Because ETH is more of a utility token than a token of value, its supply is infinite. Ether consistently enters circulation in the form of miner rewards, and it will with staking rewards as well once the network moves to PoS. In theory, Ether will always be in demand, meaning inflation should never devalue the asset beyond use.

Unfortunately for many, Ethereum gas fees can run quite high based on network activity. This is because a block can only hold so much gas, which varies based on transaction types and amounts. As a result, miners will choose transactions with the highest gas fees, meaning users are competing to validate transactions first. This competition pushes fees higher and higher, congesting the network during busy times.

Network congestion is a significant problem, though it’s being addressed in Ethereum 2.0 — a complete overhaul that will be discussed as a separate section.

Interacting with Ethereum requires cryptocurrency, which is stored in a wallet. That wallet connects to DApps, acting as a passport for the Ethereum ecosystem. From there, anyone can purchase items, play games, lend money and do all sorts of activities just as they do on the traditional internet. Only, the traditional web is free to users, as they’re giving away personal information. Centralized entities running websites then sell that data to make money.

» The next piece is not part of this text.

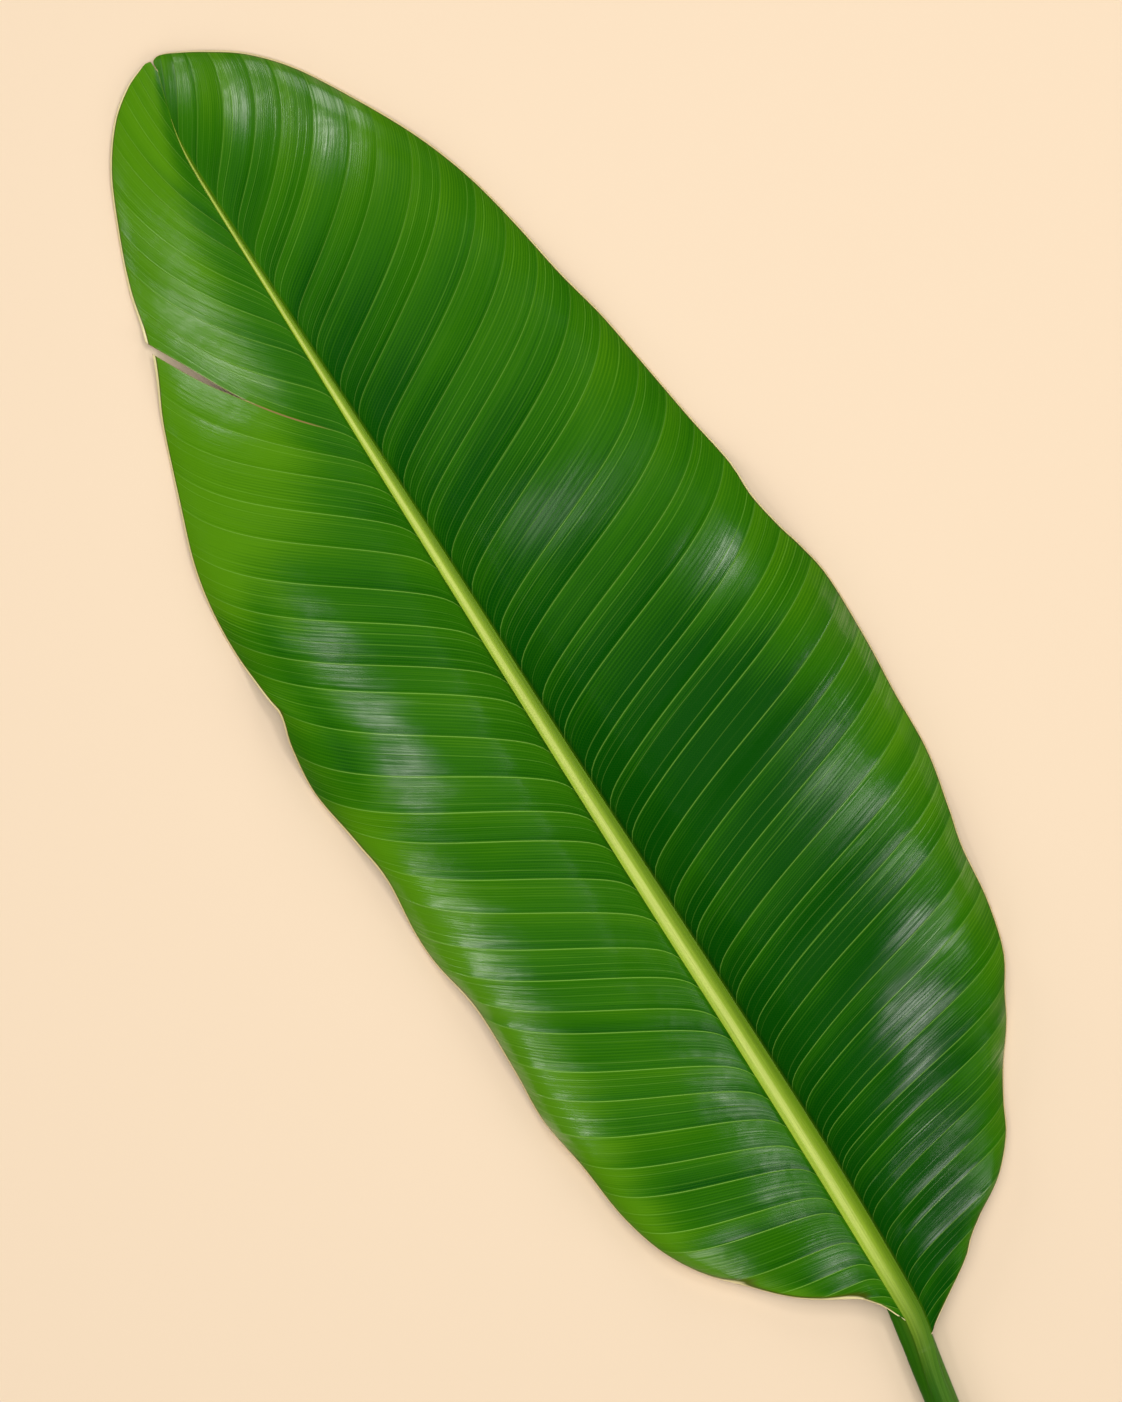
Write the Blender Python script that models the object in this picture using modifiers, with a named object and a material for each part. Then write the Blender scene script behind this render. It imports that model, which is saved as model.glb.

Cryptocurrency takes the place of data here, meaning users are free to browse and interact anonymously. This also means DApp use is nondiscriminatory. For example, no lending or banking DApp can reject someone based on their race or financial status. An intermediary can’t block what they consider a “suspicious transaction.” Users control what they do and how they do it, which is why many consider Ethereum to be Web 3.0 — the future of web interaction.